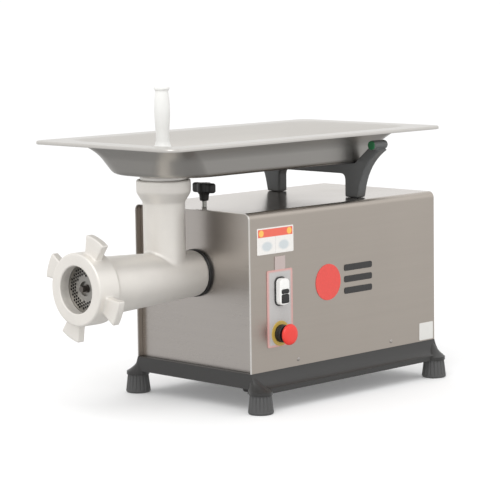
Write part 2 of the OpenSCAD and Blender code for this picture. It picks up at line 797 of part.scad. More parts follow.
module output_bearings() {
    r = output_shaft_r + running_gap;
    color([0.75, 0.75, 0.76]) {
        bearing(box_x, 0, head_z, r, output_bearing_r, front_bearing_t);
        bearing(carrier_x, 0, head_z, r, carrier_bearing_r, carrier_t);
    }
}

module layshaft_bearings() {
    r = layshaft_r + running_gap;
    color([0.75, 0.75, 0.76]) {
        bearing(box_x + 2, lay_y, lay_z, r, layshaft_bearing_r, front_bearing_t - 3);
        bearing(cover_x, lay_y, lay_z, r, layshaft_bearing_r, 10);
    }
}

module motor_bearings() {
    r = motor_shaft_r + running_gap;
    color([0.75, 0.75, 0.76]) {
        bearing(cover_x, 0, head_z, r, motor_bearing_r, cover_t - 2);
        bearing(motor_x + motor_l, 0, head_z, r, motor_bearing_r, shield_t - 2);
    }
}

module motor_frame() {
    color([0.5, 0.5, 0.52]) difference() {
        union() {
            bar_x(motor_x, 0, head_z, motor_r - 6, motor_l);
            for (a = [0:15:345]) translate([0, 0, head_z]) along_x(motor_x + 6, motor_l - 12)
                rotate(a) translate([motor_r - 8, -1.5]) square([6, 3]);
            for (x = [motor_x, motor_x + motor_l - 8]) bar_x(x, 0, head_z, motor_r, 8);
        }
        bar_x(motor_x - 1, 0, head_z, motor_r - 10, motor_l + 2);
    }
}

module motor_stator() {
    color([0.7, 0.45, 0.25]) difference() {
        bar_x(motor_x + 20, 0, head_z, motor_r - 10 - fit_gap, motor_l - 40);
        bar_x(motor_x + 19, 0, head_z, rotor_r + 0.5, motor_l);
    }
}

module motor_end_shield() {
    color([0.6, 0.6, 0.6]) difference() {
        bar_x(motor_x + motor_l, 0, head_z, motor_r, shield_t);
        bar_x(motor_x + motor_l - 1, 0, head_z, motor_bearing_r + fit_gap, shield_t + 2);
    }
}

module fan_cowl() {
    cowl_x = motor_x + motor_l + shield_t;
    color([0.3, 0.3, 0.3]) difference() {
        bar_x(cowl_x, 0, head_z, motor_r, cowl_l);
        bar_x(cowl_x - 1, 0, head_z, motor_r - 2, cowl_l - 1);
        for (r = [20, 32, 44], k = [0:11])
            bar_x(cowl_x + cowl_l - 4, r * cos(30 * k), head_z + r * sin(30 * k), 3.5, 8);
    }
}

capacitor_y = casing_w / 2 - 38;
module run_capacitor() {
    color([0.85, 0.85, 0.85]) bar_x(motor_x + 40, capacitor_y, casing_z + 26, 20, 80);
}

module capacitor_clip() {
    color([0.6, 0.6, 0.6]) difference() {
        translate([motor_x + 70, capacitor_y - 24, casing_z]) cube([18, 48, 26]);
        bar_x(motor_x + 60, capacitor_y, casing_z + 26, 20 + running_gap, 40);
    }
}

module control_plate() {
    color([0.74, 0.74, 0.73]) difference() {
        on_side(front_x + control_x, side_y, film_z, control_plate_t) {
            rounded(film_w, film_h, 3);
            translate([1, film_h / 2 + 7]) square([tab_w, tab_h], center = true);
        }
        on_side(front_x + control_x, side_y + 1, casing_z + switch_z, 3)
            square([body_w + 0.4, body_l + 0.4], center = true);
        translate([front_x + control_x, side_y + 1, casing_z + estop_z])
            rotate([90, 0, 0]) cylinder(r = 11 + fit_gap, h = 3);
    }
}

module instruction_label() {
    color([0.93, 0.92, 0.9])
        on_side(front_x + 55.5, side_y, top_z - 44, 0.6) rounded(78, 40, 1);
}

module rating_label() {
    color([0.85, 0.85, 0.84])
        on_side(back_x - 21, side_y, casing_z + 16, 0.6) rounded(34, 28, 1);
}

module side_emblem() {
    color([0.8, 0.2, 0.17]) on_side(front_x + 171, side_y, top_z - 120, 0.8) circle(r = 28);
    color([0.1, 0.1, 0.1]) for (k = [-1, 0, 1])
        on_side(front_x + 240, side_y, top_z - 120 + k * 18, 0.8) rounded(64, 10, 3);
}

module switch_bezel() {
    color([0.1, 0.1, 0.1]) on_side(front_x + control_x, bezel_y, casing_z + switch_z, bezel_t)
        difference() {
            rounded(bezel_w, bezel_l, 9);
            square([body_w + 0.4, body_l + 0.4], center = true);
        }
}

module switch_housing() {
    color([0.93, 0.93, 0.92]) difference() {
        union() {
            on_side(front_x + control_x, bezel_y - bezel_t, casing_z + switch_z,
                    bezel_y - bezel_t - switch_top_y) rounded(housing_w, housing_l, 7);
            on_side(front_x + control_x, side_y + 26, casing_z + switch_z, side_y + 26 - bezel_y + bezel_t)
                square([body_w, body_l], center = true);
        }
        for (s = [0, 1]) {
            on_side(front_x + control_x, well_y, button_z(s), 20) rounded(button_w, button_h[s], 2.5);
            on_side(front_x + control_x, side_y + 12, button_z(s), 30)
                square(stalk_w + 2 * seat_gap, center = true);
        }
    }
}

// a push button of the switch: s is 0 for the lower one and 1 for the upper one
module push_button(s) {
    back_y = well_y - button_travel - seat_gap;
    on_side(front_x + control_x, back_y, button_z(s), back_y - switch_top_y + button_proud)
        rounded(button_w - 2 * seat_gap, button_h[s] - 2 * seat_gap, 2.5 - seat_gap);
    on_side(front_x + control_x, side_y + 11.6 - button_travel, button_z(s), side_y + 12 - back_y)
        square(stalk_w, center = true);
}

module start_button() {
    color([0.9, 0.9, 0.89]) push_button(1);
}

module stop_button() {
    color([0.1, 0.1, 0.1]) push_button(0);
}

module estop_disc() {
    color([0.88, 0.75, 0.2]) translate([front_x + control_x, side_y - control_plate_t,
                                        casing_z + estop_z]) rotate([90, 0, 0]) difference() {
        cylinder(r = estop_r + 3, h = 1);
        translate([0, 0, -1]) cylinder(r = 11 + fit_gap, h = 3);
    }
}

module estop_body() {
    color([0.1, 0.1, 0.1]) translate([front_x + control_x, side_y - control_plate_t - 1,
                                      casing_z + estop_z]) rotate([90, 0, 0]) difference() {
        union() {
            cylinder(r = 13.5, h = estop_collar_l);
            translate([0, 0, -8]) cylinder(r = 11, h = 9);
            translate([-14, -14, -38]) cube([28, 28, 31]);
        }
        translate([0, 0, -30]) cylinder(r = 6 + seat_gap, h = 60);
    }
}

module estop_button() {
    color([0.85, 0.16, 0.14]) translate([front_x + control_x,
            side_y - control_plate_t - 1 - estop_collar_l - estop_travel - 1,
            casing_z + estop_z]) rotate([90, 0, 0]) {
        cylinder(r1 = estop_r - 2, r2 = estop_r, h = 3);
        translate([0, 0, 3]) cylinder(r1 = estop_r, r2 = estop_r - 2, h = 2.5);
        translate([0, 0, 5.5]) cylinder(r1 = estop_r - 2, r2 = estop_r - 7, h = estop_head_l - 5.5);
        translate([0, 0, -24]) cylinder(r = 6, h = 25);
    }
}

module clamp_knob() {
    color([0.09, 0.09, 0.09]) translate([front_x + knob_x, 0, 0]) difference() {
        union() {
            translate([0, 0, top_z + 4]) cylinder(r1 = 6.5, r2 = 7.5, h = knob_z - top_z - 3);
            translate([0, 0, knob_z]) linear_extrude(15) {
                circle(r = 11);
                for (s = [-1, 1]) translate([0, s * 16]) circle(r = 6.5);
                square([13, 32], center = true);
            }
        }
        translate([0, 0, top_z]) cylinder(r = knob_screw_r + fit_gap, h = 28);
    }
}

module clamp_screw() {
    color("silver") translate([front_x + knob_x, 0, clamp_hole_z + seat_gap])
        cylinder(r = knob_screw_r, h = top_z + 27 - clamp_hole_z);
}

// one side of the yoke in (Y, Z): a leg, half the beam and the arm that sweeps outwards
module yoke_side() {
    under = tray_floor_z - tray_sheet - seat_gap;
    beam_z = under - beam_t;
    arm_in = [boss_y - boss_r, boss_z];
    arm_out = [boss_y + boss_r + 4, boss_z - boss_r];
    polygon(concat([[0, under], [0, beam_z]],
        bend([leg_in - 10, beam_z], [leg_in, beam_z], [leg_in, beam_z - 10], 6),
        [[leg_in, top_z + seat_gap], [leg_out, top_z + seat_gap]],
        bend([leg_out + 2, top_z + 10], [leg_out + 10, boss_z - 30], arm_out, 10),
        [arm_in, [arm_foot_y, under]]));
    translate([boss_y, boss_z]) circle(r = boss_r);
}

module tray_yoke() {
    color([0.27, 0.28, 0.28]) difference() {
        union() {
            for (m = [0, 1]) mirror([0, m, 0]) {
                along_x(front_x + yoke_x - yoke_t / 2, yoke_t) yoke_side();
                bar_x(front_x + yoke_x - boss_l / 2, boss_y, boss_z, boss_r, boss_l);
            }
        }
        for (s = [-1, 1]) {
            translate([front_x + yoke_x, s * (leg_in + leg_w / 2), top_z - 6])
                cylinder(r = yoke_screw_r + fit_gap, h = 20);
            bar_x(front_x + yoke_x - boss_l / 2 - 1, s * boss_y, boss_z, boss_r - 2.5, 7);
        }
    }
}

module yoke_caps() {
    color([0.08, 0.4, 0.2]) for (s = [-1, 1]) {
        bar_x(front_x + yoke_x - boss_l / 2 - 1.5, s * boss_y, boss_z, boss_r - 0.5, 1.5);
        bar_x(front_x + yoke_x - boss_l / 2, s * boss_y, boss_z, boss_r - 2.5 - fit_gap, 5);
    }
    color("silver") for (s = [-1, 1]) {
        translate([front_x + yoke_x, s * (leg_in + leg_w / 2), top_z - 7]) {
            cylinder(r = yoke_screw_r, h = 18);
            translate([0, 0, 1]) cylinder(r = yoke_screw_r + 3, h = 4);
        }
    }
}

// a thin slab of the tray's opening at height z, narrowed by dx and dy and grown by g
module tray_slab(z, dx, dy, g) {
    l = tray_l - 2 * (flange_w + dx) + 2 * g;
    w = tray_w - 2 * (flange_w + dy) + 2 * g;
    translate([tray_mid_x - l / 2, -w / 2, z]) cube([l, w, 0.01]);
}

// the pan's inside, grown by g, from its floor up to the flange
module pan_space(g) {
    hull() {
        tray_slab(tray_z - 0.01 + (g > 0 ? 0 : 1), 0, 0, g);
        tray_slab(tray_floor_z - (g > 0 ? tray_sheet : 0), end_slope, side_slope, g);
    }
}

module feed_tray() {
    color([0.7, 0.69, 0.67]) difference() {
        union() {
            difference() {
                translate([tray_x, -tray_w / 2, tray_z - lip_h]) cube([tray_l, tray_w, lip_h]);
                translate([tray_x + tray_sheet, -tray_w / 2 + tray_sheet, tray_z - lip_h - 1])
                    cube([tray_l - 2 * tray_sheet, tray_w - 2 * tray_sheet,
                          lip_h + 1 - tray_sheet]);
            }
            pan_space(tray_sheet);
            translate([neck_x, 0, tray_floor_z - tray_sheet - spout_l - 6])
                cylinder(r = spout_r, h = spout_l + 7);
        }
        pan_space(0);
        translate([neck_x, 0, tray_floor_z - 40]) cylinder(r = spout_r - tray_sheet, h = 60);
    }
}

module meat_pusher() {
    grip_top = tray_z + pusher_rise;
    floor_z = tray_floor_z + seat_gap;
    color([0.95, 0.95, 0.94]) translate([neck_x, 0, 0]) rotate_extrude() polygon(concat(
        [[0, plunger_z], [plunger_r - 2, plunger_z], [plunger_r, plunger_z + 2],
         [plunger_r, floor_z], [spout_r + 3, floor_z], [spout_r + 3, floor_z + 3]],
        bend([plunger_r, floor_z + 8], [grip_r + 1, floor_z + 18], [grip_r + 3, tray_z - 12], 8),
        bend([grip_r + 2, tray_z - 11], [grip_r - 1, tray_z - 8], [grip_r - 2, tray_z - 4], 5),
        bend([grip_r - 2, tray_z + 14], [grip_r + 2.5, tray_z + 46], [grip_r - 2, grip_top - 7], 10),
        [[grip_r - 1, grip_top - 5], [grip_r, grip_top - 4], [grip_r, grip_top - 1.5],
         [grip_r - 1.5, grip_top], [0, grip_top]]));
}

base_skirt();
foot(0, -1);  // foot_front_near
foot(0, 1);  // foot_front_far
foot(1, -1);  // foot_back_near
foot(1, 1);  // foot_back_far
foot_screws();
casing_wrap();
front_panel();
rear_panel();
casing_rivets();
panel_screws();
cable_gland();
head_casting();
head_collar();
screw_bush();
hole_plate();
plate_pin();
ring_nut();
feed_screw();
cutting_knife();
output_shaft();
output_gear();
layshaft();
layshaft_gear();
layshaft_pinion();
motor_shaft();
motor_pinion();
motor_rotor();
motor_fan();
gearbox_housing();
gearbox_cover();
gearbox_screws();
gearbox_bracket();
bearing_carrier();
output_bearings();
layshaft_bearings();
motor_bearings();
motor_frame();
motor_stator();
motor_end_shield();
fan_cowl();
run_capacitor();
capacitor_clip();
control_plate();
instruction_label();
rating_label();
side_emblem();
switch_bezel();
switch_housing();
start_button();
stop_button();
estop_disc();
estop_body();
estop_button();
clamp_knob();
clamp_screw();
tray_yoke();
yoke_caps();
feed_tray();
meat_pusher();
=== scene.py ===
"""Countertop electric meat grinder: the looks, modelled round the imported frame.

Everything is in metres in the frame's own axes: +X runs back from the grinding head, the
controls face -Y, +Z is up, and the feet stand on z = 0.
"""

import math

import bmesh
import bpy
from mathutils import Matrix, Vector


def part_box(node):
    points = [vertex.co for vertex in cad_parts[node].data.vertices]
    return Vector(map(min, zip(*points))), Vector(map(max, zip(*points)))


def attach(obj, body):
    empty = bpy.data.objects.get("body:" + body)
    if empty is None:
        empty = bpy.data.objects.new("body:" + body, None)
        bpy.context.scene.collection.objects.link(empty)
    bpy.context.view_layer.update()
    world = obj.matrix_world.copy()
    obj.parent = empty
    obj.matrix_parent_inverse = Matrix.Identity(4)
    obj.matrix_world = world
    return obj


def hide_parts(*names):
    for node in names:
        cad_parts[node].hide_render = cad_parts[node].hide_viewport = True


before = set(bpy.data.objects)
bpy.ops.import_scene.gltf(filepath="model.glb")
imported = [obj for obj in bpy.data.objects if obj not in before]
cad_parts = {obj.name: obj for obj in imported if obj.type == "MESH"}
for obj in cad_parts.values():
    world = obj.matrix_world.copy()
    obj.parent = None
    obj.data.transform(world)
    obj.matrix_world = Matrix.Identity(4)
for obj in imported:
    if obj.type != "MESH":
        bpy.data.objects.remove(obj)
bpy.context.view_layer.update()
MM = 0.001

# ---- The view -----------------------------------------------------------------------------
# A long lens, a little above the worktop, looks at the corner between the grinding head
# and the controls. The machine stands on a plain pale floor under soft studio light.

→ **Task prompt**
Can you repeat, word for word, every line above from the one containing "base_skirt();" down to the one containing "before = set(bpy.data.objects)", including both?

→ **Answer**
base_skirt();
foot(0, -1);  // foot_front_near
foot(0, 1);  // foot_front_far
foot(1, -1);  // foot_back_near
foot(1, 1);  // foot_back_far
foot_screws();
casing_wrap();
front_panel();
rear_panel();
casing_rivets();
panel_screws();
cable_gland();
head_casting();
head_collar();
screw_bush();
hole_plate();
plate_pin();
ring_nut();
feed_screw();
cutting_knife();
output_shaft();
output_gear();
layshaft();
layshaft_gear();
layshaft_pinion();
motor_shaft();
motor_pinion();
motor_rotor();
motor_fan();
gearbox_housing();
gearbox_cover();
gearbox_screws();
gearbox_bracket();
bearing_carrier();
output_bearings();
layshaft_bearings();
motor_bearings();
motor_frame();
motor_stator();
motor_end_shield();
fan_cowl();
run_capacitor();
capacitor_clip();
control_plate();
instruction_label();
rating_label();
side_emblem();
switch_bezel();
switch_housing();
start_button();
stop_button();
estop_disc();
estop_body();
estop_button();
clamp_knob();
clamp_screw();
tray_yoke();
yoke_caps();
feed_tray();
meat_pusher();
=== scene.py ===
"""Countertop electric meat grinder: the looks, modelled round the imported frame.

Everything is in metres in the frame's own axes: +X runs back from the grinding head, the
controls face -Y, +Z is up, and the feet stand on z = 0.
"""

import math

import bmesh
import bpy
from mathutils import Matrix, Vector


def part_box(node):
    points = [vertex.co for vertex in cad_parts[node].data.vertices]
    return Vector(map(min, zip(*points))), Vector(map(max, zip(*points)))


def attach(obj, body):
    empty = bpy.data.objects.get("body:" + body)
    if empty is None:
        empty = bpy.data.objects.new("body:" + body, None)
        bpy.context.scene.collection.objects.link(empty)
    bpy.context.view_layer.update()
    world = obj.matrix_world.copy()
    obj.parent = empty
    obj.matrix_parent_inverse = Matrix.Identity(4)
    obj.matrix_world = world
    return obj


def hide_parts(*names):
    for node in names:
        cad_parts[node].hide_render = cad_parts[node].hide_viewport = True


before = set(bpy.data.objects)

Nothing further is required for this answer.